Hernández found it easy to find a mentor who shared her research interests. One of her first classes at Carleton was with Spanish professor Palma Álvarez-Blanco. “For the class, I did a civic engagement project with the Latino community in Northfield,” she says. “I met community members and people who are involved with the Latinos Unidos organization here and got interested in the community. When the Mellon opportunity came, I knew what I wanted to research, and I knew that I would ask Palma to be my mentor. She gave me lots of ideas and directions to pursue.”

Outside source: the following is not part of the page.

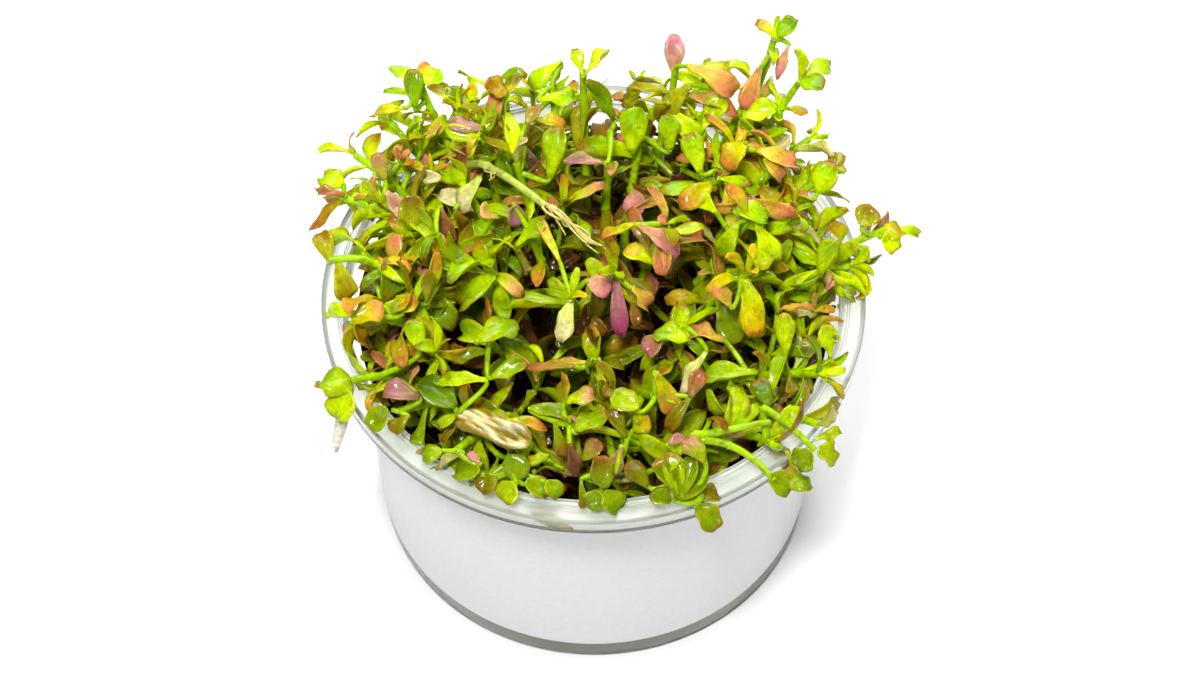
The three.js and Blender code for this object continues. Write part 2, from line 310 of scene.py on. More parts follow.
for name, mark in (("edge", edge_shade_mark), ("mouth", mouth_mark)):
    layer = cup.data.color_attributes.new(name, "FLOAT_COLOR", "POINT")
    for vertex, spot in zip(cup.data.vertices, layer.data):
        spot.color = (mark(vertex.co),) * 3 + (1,)
print("marked points:", len(cup.data.vertices))

# %% Make the clear plastic
clear_plastic, clear_shader = new_material(
    "clear_polypropylene", Roughness=0.12, IOR=1.49, Transmission_Weight=0.95,
)
# The edge attribute holds painted shade: it darkens the plastic's tint and cuts its transmission at the edges
# and grooves.
edge, mouth = (
    add_node(clear_plastic, "Attribute", attribute_name=name).outputs["Fac"] for name in ("edge", "mouth")
)
clear_tint_and_edge_shade = add_node(
    clear_plastic, "Mix", {6: hex_colour("#f2f7ea"), 7: hex_colour("#4e564c")}, {"Factor": edge},
    data_type="RGBA",
)
haze, clearness, edge_shade_clearness = (
    add_node(clear_plastic, "MapRange", {"To Min": low, "To Max": high}, {"Value": mark})
    for low, high, mark in ((0.1, 0.32, mouth), (1.0, 0.76, mouth), (1.0, 0.35, edge))
)
clear_share = add_node(clear_plastic, "Math", links={0: clearness, 1: edge_shade_clearness}, operation="MULTIPLY")

# %% Add the faint rings that the turned mould left
cup_place = add_node(clear_plastic, "TexCoord").outputs["Object"]
cup_parts = add_node(clear_plastic, "SeparateXYZ", links={"Vector": cup_place}).outputs
flat_place = add_node(clear_plastic, "CombineXYZ", links={"X": cup_parts["X"], "Y": cup_parts["Y"]})
from_axis = add_node(clear_plastic, "VectorMath", links={0: flat_place}, operation="LENGTH").outputs["Value"]
turning = add_node(clear_plastic, "Math", links={0: cup_parts["Y"], 1: cup_parts["X"]}, operation="ARCTAN2")
slow_turning = add_node(clear_plastic, "Math", {1: 0.0004}, {0: turning}, operation="MULTIPLY")
ring_place = add_node(
    clear_plastic, "CombineXYZ", links={"X": from_axis, "Y": slow_turning, "Z": cup_parts["Z"]},
)
rings = add_node(clear_plastic, "TexNoise", {"Scale": 1300.0, "Detail": 2.0}, {"Vector": ring_place})
ring_bump = add_node(clear_plastic, "Bump", {"Strength": 0.08, "Distance": 0.0001}, {"Height": rings})
feed(
    clear_plastic, clear_shader, Base_Color=clear_tint_and_edge_shade.outputs[2], Normal=ring_bump, Roughness=haze,
    Transmission_Weight=clear_share,
)
settle(cup, clear_plastic, "cup")
print("cup:", clear_plastic.name)

# %% [markdown]
# ## The label
#
# A sleeve of white film is wrapped round the wall. It is bare, and its seam can't be seen, so it
# is one closed ring. The film is smooth and slightly glossy, with a grain of about a millimetre.

# %% Wrap the label
LABEL_LOW = 5.7
LABEL_HIGH = 55.5
FILM = 0.12
LABEL_GAP = 0.03

label_rings = [(wall_radius(height) + LABEL_GAP, height) for height in (LABEL_LOW, 30.0, LABEL_HIGH)]
label = spin_outline("blank_label", [
    label_rings[0], *[(radius + FILM, height) for radius, height in label_rings], *reversed(label_rings),
])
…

When Lewis’s project hit the wall and she had to alter it, her faculty mentor, Annette Nierobisz in the sociology and anthropology department, helped her stay the course. “I had to learn how to take things in stride,” Lewis says. “Things don’t necessarily work out. I learned how to be involved with long-term research projects that aren’t linear in how they develop.”

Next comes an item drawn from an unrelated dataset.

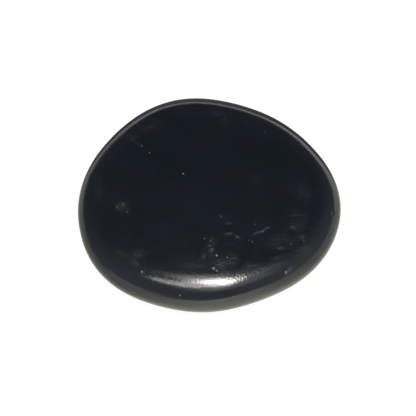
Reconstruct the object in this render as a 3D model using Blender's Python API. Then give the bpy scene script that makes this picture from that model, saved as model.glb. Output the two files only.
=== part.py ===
"""A flat polished shungite stone, lying on its flattest side.

One solid, in metres, with +Z up. The origin is the middle of the face that it rests on,
and +X runs along the stone's longest way across.
"""

import math

import bmesh
import bpy
import numpy as np
from mathutils import Vector, noise

# Driving dimensions, in metres
# Caliper readings from the middle out to the rim, at even steps round from +X towards +Y
REACH = (
    0.02994, 0.02834, 0.02707, 0.02665,
    0.02745, 0.02849, 0.02847, 0.02898,
    0.02994, 0.03048, 0.03008, 0.02844,
    0.02761, 0.02720, 0.02840, 0.02974,
)
GIRTH_HEIGHT = 0.0056  # the widest line stands this far above the table
RISE = 0.0064  # from the girth up to the middle of the top
DROP = 0.0064  # from the girth down to the middle of the belly, before it is worn flat

# Readings of the rim's rounding on the right, back, left and front
SHOULDER = (0.0052, 0.0060, 0.0036, 0.0052)  # how high above the girth it ends
HEEL = (0.0047, 0.0047, 0.0040, 0.0047)  # how far below the girth it ends
ROUNDING = (0.0062, 0.0110, 0.0060, 0.0066)  # how far in from the rim it starts
CURL = 2.5  # power of the rounding's curve: 2 is an arc, and more eases it into the faces

WEAR = 0.0002  # the flat underside blends into the belly over twice this height
SWELL_HEIGHT = 0.00012  # soft unevenness that tumbling leaves on the faces
SWELL_LENGTH = 0.016  # distance over which that unevenness rises and falls

CUTS = 25  # grid cuts along each edge of the starting cube

# The stone's own colour and polish
NEAR_BLACK = (0.010, 0.011, 0.014, 1.0)
POLISH_ROUGHNESS = 0.16


def clear_scene():
    for thing in list(bpy.data.objects):
        bpy.data.objects.remove(thing)


def round_the_stone(readings, azimuth):
    """Smooth closed curve through evenly spaced readings, at these angles."""
    waves = np.fft.rfft(readings) / len(readings)
    curve = np.full_like(azimuth, waves[0].real)
    for turns in range(1, len(waves)):
        share = 1 if 2 * turns == len(readings) else 2
        curve += share * waves[turns].real * np.cos(turns * azimuth)
        curve -= share * waves[turns].imag * np.sin(turns * azimuth)
    return curve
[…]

“Interdisciplinary, Intermeshed, Interconnected”

Although the fellows select a single official mentor, it’s typical for them to connect with other faculty members as well, often in different disciplines. In fact, the interdisciplinary approach is natural for many of the fellows’ research topics, particularly those in which the issue of race plays a key role. Lewis’s simultaneous examination of financial literacy, race, and the assumptions rooted in whiteness is one example. In Sogra Nassri’s study of marijuana legalization, analysis of shifting public opinion and political positioning is combined with awareness of how intensely racialized the prohibition of marijuana has been.

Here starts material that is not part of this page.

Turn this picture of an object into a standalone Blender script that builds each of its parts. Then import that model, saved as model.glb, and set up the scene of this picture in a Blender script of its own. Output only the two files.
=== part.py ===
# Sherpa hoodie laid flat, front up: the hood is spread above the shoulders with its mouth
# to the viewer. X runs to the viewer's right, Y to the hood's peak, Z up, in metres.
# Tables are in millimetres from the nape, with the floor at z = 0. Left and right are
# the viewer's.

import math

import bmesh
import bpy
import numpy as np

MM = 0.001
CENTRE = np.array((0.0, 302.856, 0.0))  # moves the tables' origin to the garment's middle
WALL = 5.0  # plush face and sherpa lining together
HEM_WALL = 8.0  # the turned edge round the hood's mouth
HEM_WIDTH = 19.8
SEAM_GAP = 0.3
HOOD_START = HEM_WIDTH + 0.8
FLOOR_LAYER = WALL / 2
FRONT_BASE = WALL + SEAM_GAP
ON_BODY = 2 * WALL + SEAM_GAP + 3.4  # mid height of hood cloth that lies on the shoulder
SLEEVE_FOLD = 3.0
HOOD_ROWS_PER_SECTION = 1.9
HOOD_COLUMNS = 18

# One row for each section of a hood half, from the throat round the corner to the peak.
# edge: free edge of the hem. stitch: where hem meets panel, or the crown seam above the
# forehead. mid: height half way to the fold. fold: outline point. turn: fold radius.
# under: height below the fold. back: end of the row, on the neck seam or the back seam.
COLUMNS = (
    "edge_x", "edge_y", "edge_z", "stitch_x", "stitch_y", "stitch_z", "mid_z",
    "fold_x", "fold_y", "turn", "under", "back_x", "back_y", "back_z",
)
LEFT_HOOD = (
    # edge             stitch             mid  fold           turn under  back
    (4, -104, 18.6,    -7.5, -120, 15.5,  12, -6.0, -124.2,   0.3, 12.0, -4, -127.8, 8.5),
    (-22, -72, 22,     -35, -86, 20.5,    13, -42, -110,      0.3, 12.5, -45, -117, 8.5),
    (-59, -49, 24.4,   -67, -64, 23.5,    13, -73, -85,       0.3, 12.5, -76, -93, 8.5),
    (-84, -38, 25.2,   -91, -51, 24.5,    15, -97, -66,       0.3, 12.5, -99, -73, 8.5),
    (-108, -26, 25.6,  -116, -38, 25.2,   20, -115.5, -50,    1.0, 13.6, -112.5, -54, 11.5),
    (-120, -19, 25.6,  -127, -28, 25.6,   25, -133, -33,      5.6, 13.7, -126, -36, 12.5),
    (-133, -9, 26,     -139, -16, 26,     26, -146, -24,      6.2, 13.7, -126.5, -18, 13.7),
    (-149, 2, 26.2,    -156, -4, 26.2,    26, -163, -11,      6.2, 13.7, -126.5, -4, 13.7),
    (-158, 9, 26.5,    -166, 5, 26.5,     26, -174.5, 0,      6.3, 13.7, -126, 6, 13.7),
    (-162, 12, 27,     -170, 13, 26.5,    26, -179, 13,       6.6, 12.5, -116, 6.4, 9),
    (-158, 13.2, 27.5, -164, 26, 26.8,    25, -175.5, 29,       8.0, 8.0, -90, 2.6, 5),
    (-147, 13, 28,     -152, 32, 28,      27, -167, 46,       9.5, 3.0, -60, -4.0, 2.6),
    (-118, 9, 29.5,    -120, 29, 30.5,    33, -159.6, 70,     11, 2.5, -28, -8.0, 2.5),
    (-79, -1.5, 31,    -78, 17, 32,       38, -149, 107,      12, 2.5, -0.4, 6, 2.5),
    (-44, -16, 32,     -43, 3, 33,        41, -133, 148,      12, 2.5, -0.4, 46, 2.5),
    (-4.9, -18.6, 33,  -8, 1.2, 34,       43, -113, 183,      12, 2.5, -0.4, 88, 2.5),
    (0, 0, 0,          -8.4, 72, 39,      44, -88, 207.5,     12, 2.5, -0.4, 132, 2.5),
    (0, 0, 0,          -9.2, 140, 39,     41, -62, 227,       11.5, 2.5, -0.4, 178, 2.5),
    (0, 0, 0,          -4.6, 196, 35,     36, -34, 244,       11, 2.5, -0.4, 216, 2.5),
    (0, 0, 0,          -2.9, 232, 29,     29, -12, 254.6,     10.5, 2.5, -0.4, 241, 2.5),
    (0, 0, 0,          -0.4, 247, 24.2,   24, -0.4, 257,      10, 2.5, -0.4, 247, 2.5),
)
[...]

“I think that the problems we face in the world are just inherently interdisciplinary, intermeshed, interconnected,” says Bañuelos. He points to the scholarship and advocacy of UCLA/Columbia University law professor Kimberlé Crenshaw, who developed the theory of intersectionality—how a person’s multiple social and political identities (for example, gender, race, class, sexuality, ability, etc.) might combine to create unique modes of consciousness in that person—and unique modes of discrimination against them too

“Interdisciplinarity has been central to my research, which I do in the intersections between linguistic anthropology, sociolinguistics, media studies, and Latino studies,” says Harb. “Given that academia has not traditionally belonged to people of color, interdisciplinarity gives us the ability to pave our own way. It gives us the freedom to create new boxes or no boxes at all, to create new intellectual ways of being that are in line with new ways of being in academia in general.”

Making Connections—and Change

Five years after graduating from Carleton, Harb says the Mellon community is a continuing asset. “At CUNY and at Brooklyn College, there are so many people who did Mellon in different parts of the country. We all see how important and formative and beneficial our Mellon connections are for the collective of professors and researchers of color.”

That developing collective is crucial, he continues, not just for making academia more representative of America, but also for furthering the transformation of academia, which has often been complicit with the American power structure and its worldview.

“As we move closer to understanding the complexities that make up the world—social relationships, inequalities, failures and successes—all voices are necessary both within and outside of academia,” Harb says. “I think young people of color, for example, have productive sensibilities that can bridge the gaps between academia and the streets.

“All of us are little pieces in a slow but revolutionary process that’s happening right now.”